(Available data)
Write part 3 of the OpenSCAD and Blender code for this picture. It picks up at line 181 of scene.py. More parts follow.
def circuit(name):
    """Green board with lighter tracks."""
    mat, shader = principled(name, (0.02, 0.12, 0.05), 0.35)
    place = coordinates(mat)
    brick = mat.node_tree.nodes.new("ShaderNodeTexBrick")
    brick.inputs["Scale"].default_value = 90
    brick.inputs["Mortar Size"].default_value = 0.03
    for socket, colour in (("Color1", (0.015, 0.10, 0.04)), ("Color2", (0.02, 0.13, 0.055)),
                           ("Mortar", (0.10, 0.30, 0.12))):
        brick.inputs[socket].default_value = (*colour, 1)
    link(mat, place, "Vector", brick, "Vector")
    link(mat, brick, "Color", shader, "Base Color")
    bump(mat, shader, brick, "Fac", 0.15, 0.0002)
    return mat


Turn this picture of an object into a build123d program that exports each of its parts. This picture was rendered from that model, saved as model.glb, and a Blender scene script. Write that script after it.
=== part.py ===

(Job) Write out all the lines again, exactly as they are.

(Solution to this task)
Write part 3 of the OpenSCAD and Blender code for this picture. It picks up at line 181 of scene.py. More parts follow.
def circuit(name):
    """Green board with lighter tracks."""
    mat, shader = principled(name, (0.02, 0.12, 0.05), 0.35)
    place = coordinates(mat)
    brick = mat.node_tree.nodes.new("ShaderNodeTexBrick")
    brick.inputs["Scale"].default_value = 90
    brick.inputs["Mortar Size"].default_value = 0.03
    for socket, colour in (("Color1", (0.015, 0.10, 0.04)), ("Color2", (0.02, 0.13, 0.055)),
                           ("Mortar", (0.10, 0.30, 0.12))):
        brick.inputs[socket].default_value = (*colour, 1)
    link(mat, place, "Vector", brick, "Vector")
    link(mat, brick, "Color", shader, "Base Color")
    bump(mat, shader, brick, "Fac", 0.15, 0.0002)
    return mat


Turn this picture of an object into a build123d program that exports each of its parts. This picture was rendered from that model, saved as model.glb, and a Blender scene script. Write that script after it.
=== part.py ===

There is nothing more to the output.